WHAT IS BEING ASKED —
Return all of the entries exactly as written.

Records with modeling code —
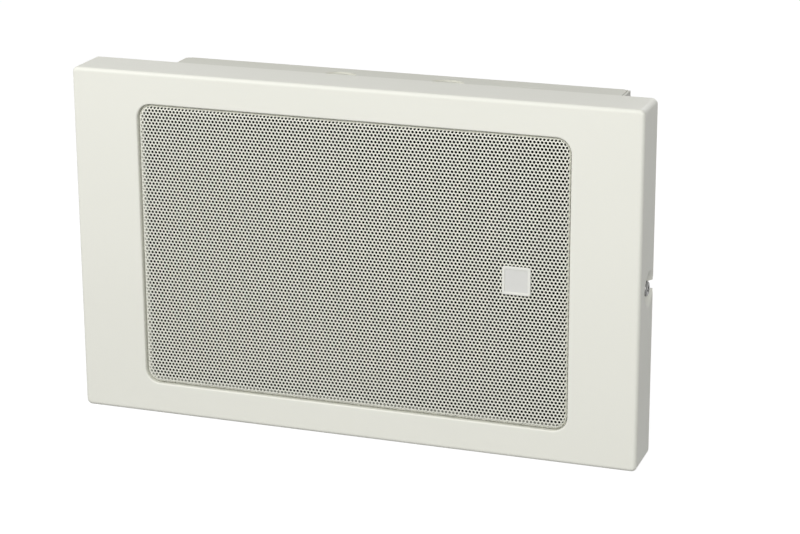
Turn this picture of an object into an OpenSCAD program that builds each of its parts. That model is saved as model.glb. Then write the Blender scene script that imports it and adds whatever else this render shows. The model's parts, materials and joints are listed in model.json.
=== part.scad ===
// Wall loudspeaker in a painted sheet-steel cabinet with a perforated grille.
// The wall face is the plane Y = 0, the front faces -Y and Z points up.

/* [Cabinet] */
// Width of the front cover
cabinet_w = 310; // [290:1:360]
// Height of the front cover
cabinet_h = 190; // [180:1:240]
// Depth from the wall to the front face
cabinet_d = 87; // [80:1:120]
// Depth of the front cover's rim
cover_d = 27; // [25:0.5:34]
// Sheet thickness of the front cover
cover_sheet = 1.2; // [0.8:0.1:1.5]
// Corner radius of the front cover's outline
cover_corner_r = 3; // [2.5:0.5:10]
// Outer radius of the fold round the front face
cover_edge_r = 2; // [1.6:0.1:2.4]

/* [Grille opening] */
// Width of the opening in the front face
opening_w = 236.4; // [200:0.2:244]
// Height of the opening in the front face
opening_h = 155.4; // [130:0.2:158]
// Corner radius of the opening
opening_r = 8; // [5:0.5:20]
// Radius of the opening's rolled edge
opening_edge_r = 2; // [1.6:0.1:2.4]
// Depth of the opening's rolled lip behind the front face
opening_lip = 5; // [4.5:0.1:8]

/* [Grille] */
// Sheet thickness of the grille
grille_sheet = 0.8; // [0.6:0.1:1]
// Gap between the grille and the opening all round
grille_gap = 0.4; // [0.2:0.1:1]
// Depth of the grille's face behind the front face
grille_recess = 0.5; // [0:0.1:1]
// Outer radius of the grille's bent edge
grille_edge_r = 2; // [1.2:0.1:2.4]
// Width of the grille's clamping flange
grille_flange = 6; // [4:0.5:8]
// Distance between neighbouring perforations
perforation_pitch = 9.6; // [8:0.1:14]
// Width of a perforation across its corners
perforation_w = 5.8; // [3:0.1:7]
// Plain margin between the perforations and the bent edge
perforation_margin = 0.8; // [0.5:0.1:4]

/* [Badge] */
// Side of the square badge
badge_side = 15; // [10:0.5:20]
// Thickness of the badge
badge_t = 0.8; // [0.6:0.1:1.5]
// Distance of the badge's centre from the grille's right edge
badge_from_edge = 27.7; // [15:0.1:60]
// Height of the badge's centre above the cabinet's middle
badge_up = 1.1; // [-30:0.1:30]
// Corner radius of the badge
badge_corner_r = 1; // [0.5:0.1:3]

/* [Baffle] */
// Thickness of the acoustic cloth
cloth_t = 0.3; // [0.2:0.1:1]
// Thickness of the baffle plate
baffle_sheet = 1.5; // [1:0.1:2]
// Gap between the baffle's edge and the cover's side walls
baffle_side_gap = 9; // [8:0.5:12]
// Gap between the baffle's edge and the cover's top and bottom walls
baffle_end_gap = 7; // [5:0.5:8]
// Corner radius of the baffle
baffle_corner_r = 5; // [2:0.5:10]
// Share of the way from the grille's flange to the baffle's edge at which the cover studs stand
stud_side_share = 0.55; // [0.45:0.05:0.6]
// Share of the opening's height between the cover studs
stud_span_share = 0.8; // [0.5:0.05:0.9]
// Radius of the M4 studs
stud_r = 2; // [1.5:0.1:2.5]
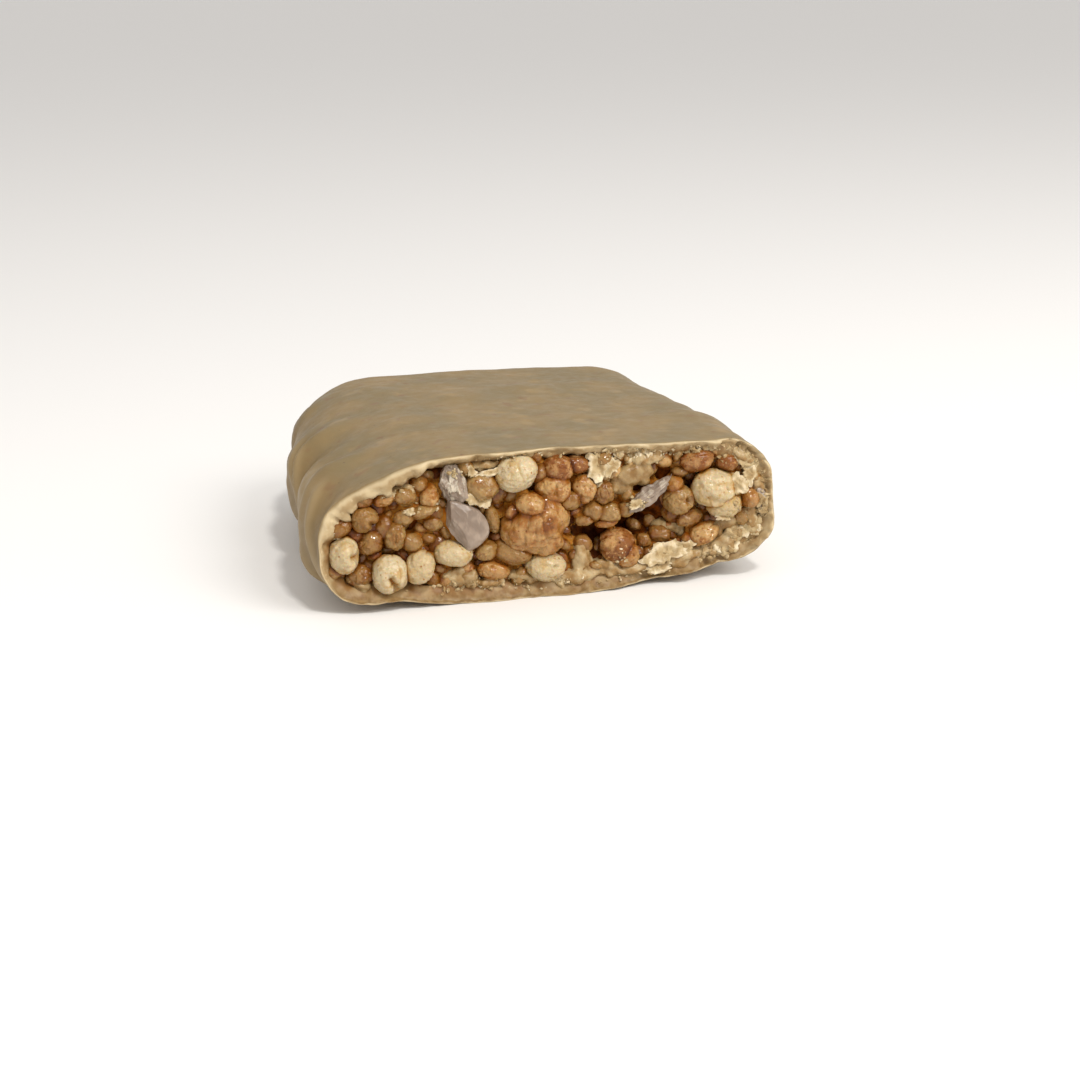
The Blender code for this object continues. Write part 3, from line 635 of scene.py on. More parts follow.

SOLUTION TO THE PROBLEM —
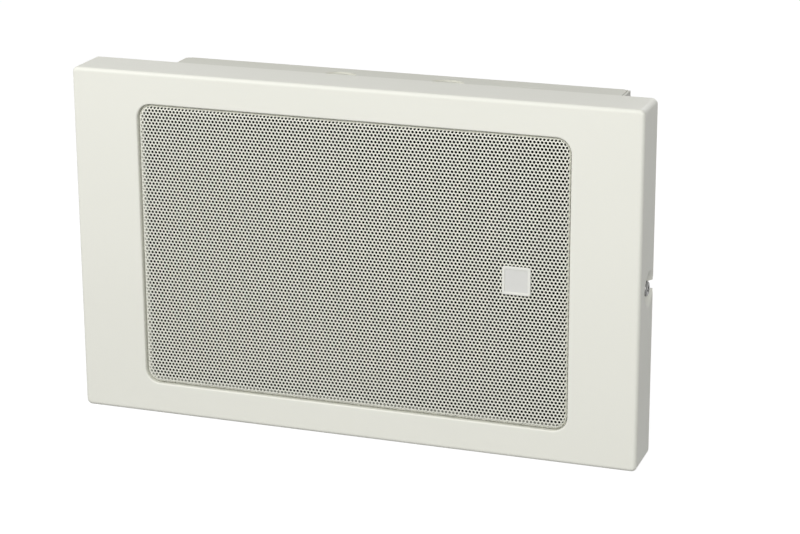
Turn this picture of an object into an OpenSCAD program that builds each of its parts. That model is saved as model.glb. Then write the Blender scene script that imports it and adds whatever else this render shows. The model's parts, materials and joints are listed in model.json.
=== part.scad ===
// Wall loudspeaker in a painted sheet-steel cabinet with a perforated grille.
// The wall face is the plane Y = 0, the front faces -Y and Z points up.

/* [Cabinet] */
// Width of the front cover
cabinet_w = 310; // [290:1:360]
// Height of the front cover
cabinet_h = 190; // [180:1:240]
// Depth from the wall to the front face
cabinet_d = 87; // [80:1:120]
// Depth of the front cover's rim
cover_d = 27; // [25:0.5:34]
// Sheet thickness of the front cover
cover_sheet = 1.2; // [0.8:0.1:1.5]
// Corner radius of the front cover's outline
cover_corner_r = 3; // [2.5:0.5:10]
// Outer radius of the fold round the front face
cover_edge_r = 2; // [1.6:0.1:2.4]

/* [Grille opening] */
// Width of the opening in the front face
opening_w = 236.4; // [200:0.2:244]
// Height of the opening in the front face
opening_h = 155.4; // [130:0.2:158]
// Corner radius of the opening
opening_r = 8; // [5:0.5:20]
// Radius of the opening's rolled edge
opening_edge_r = 2; // [1.6:0.1:2.4]
// Depth of the opening's rolled lip behind the front face
opening_lip = 5; // [4.5:0.1:8]

/* [Grille] */
// Sheet thickness of the grille
grille_sheet = 0.8; // [0.6:0.1:1]
// Gap between the grille and the opening all round
grille_gap = 0.4; // [0.2:0.1:1]
// Depth of the grille's face behind the front face
grille_recess = 0.5; // [0:0.1:1]
// Outer radius of the grille's bent edge
grille_edge_r = 2; // [1.2:0.1:2.4]
// Width of the grille's clamping flange
grille_flange = 6; // [4:0.5:8]
// Distance between neighbouring perforations
perforation_pitch = 9.6; // [8:0.1:14]
// Width of a perforation across its corners
perforation_w = 5.8; // [3:0.1:7]
// Plain margin between the perforations and the bent edge
perforation_margin = 0.8; // [0.5:0.1:4]

/* [Badge] */
// Side of the square badge
badge_side = 15; // [10:0.5:20]
// Thickness of the badge
badge_t = 0.8; // [0.6:0.1:1.5]
// Distance of the badge's centre from the grille's right edge
badge_from_edge = 27.7; // [15:0.1:60]
// Height of the badge's centre above the cabinet's middle
badge_up = 1.1; // [-30:0.1:30]
// Corner radius of the badge
badge_corner_r = 1; // [0.5:0.1:3]

/* [Baffle] */
// Thickness of the acoustic cloth
cloth_t = 0.3; // [0.2:0.1:1]
// Thickness of the baffle plate
baffle_sheet = 1.5; // [1:0.1:2]
// Gap between the baffle's edge and the cover's side walls
baffle_side_gap = 9; // [8:0.5:12]
// Gap between the baffle's edge and the cover's top and bottom walls
baffle_end_gap = 7; // [5:0.5:8]
// Corner radius of the baffle
baffle_corner_r = 5; // [2:0.5:10]
// Share of the way from the grille's flange to the baffle's edge at which the cover studs stand
stud_side_share = 0.55; // [0.45:0.05:0.6]
// Share of the opening's height between the cover studs
stud_span_share = 0.8; // [0.5:0.05:0.9]
// Radius of the M4 studs
stud_r = 2; // [1.5:0.1:2.5]
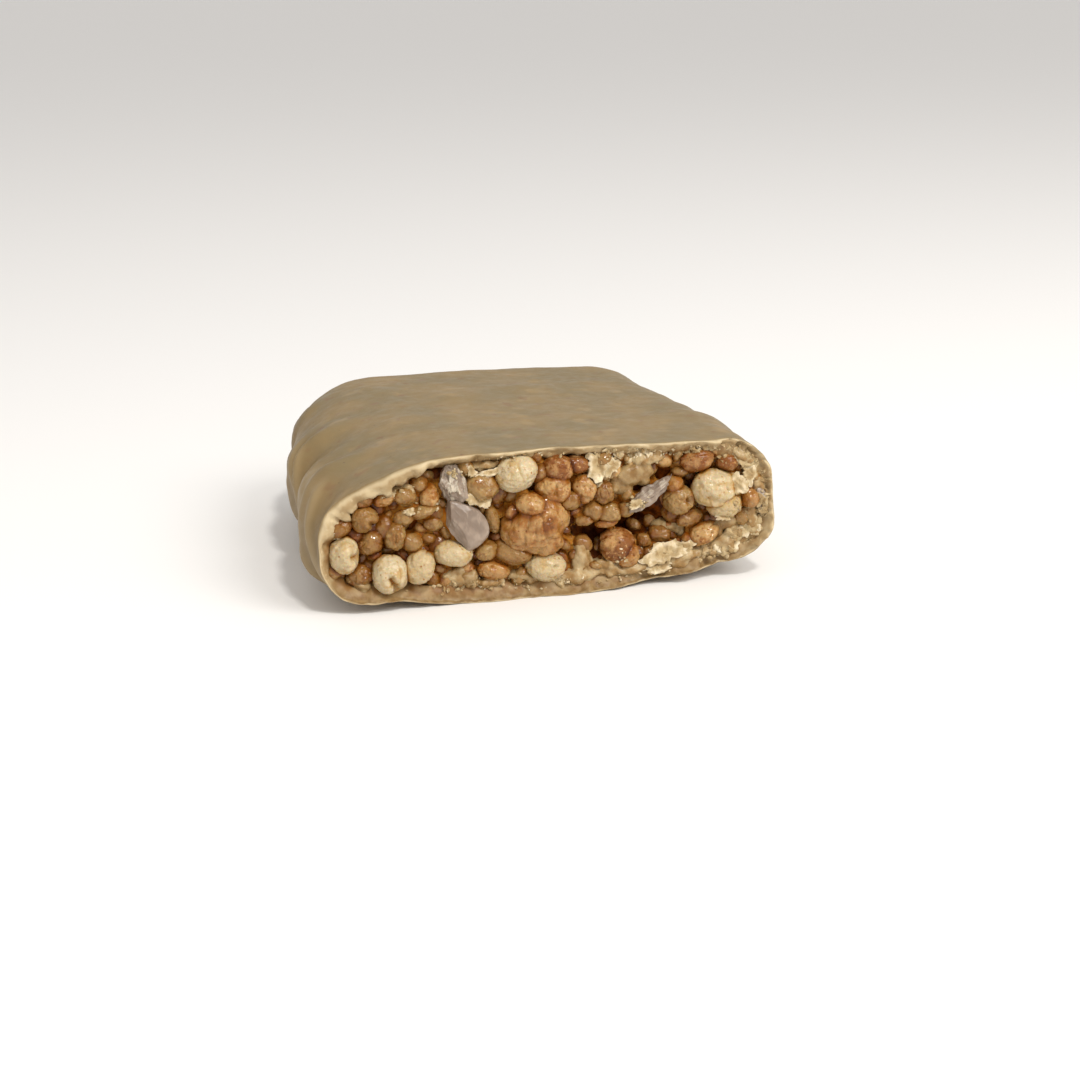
The Blender code for this object continues. Write part 3, from line 635 of scene.py on. More parts follow.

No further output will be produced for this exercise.